According to Easton, bromance began “in the latter part of the 20th century, and particularly after the emergence of HIV/AIDS, which made gay men become much more visible than they ever had been before. It also meant that as HIV made its way into the general population … sexual practices became much more visible too.”
“Suddenly you’ve got all these visible gay men, and one of the things we find out is – guess what? There’s a range of gay men. And there are a lot of gay men who actually look pretty much the same as straight men.” Consequently, the implicit connection between masculinity and heterosexuality that previous generations have unquestioningly accepted has been exposed as nonsense.

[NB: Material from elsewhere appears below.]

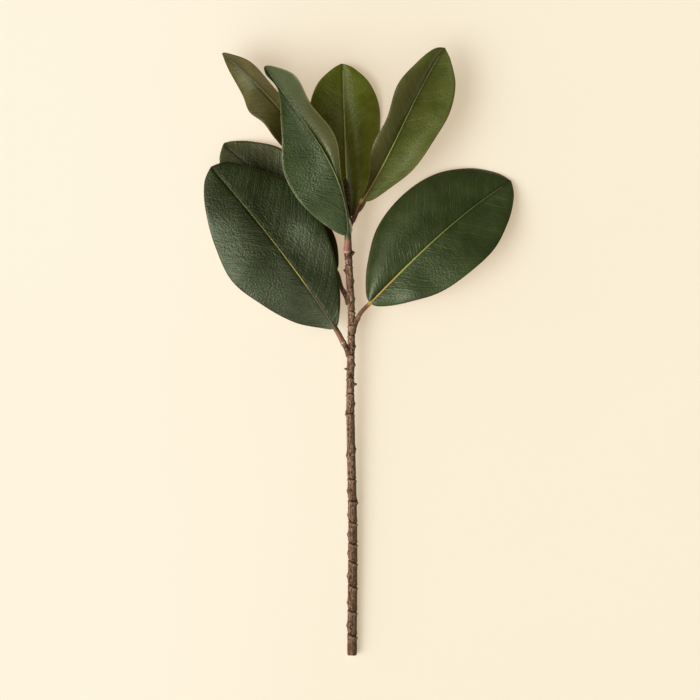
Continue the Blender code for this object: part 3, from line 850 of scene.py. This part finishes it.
def make_rib_skin(name, leaf):
    """Reddish on the stalk, turning yellow and then green along the midrib."""
    made, tree = new_material("rib_skin_" + name)
    run = mark(tree, "run")
    place = add_node(tree, "TexCoord").outputs["Object"]
    patches = noise(tree, place, 260, 3)
    fleck = noise(tree, place, 1400, 2)
    share = fade(tree, maths(tree, "MULTIPLY_ADD", patches, 0.003, run), -0.012, 0.158)
    straight = add_node(tree, "MapRange", {"Value": share, "From Min": 0.0, "From Max": 1.0}).outputs[0]
    stalk, foot, foot_end = leaf["stalk"], leaf["rib_foot"], leaf["foot_end"]
    stops = ((0.0, stalk), (0.008, stalk), (0.015, foot), (foot_end, foot))
    stops += ((foot_end + 0.12, leaf["rib"]), (1.0, leaf["rib_tip"]))
    colour = ramp(tree, straight, stops)
    colour = tinted(tree, fade(tree, fleck, 0.35, 0.7, 0, 0.28), colour, tuple(0.45 * part for part in stalk))
    collar = maths(tree, "MULTIPLY", mark(tree, "collar"), min(0.8, leaf["stalk_radius"] - 1.6))
    colour = tinted(tree, collar, colour, COLLAR)
    finish_material(tree, colour, 0.55, patches, 0.15)
    return made


leaf_felt = make_leaf_felt()
leaf_rim = make_leaf_rim()
for leaf_name, leaf in LEAVES.items():
    blade = make_blade("blade_" + leaf_name, leaf, (make_leaf_skin(leaf_name, leaf), leaf_felt, leaf_rim))
    rib = make_rib("rib_" + leaf_name, leaf, SPURS[leaf_name], make_rib_skin(leaf_name, leaf))
    for piece in (blade, rib):
        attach(piece, "root")
        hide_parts("leaf_" + leaf_name)


# --- the table top ---
# A plain cream board of frosted acrylic, lit softly from below as well, a little more so on the left. It only
# has to be wide enough for every view, and it isn't part of the branch.

BOARD_SIDE = 8.0
BOARD_TONES = ((0.575, 0.560, 0.550), (0.585, 0.570, 0.560))
BOARD_GLOW = (0.418, 0.330, 0.222)
BOARD_GLOW_LEFT = (0.478, 0.378, 0.285)


def make_board_finish():
    made, tree = new_material("board_paint")
    place = add_node(tree, "TexCoord").outputs["Object"]
    clouds = noise(tree, place, 3.0, 2)
    colour = tinted(tree, fade(tree, clouds, 0.3, 0.7), *BOARD_TONES)
    across = add_node(tree, "SeparateXYZ", {0: place}).outputs[0]
    shine = tinted(tree, fade(tree, across, -0.26, 0.04), BOARD_GLOW_LEFT, BOARD_GLOW)
    settings = dict(Specular_IOR_Level=0.1, Emission_Color=shine, Emission_Strength=1.0)
    finish_material(tree, colour, 0.9, noise(tree, place, 900), 0.02, **settings)
    return made


bpy.ops.object.select_all(action="DESELECT")
bpy.ops.mesh.primitive_plane_add(size=BOARD_SIDE)
board = bpy.context.object
board.name = board.data.name = "board"
board.data.materials.append(make_board_finish())


# --- the light and the camera ---
# One broad soft lamp, high on the left and a little towards the cut end, in a dim warm room that is bright
# near the lamp and darkest overhead. The camera looks straight down on the branch.

LAMP_FROM = Vector((-1.0, -0.45, 1.08))
LAMP_STRENGTH = 1.8
LAMP_ANGLE = math.radians(42)  # how wide the lamp looks from the branch
LAMP_COLOUR = (0.98, 1.0, 0.90)
NEAR_GLOW = (1.28, 1.28, 1.12)
FAR_GLOW = (0.17, 0.155, 0.075)
CEILING_GLOW = (0.036, 0.034, 0.012)
CEILING_CENTRE = Vector((0.30, 0.42, 0.86))
CAMERA_PLACE = (-0.0081, 0.00085, 1.653)
LENS, SENSOR_WIDTH = 100, 36  # millimetres

lamp_data = bpy.data.lights.new("lamp", "SUN")
lamp_data.energy = LAMP_STRENGTH
lamp_data.angle = LAMP_ANGLE
lamp_data.color = LAMP_COLOUR
lamp = bpy.data.objects.new("lamp", lamp_data)
lamp.location = LAMP_FROM
lamp.rotation_euler = LAMP_FROM.to_track_quat("Z", "Y").to_euler()
bpy.context.scene.collection.objects.link(lamp)

surround = bpy.data.worlds.new("surround")
surround.use_nodes = True
sky = surround.node_tree
view = add_node(sky, "TexCoord").outputs["Generated"]
near_lamp, near_ceiling = (
    add_node(sky, "VectorMath", {0: view, 1: centre.normalized()}, operation="DOT_PRODUCT").outputs["Value"]
    for centre in (LAMP_FROM, CEILING_CENTRE)
)
glow = tinted(sky, fade(sky, near_lamp, 0.9, 0.3), NEAR_GLOW, FAR_GLOW)
glow = tinted(sky, fade(sky, near_ceiling, 0.70, 0.90), glow, CEILING_GLOW)
sky.links.new(glow, sky.nodes["Background"].inputs["Color"])
bpy.context.scene.world = surround

camera_data = bpy.data.cameras.new("camera")
camera_data.lens = LENS
camera_data.sensor_width = SENSOR_WIDTH
camera = bpy.data.objects.new("camera", camera_data)
camera.location = CAMERA_PLACE
bpy.context.scene.collection.objects.link(camera)
bpy.context.scene.camera = camera
bpy.context.scene.view_settings.view_transform = "Standard"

Easton said bromance is a response to this shattered connection between masculinity and sexual preference. In the absence of the “always heterosexual” criterion of masculinity, bros must use new methods to affirm their heterosexuality.
In order to clearly describe “loving relationships between heterosexual men that ostensibly don’t pass into the sexual,” a new term was required.
“The ‘bromance’… gives it a kind of social acceptability, it contains it,” said Easton.
Sauer acknowledged the ironic uses of the word, often used to ridicule bros whose close friendship is a source of discomfort or amusement to others.
“I think it can be seen as kind of reductive, because when people label something as a bromance I think they mean it in kind of a joking sort of way,” said Sauer.
Although justifiably critical of the way in which it is applied, Easton has hope for the bromance.
“It opens up possibilities for men to be more open about their feelings for each other, and to be able to express emotions that have previous been either inexpressible or, when expressed, suspect because they could be seen as signs of homosexuality.”
Bros have what women have had for so long. It’s okay to have a best male friend, bro.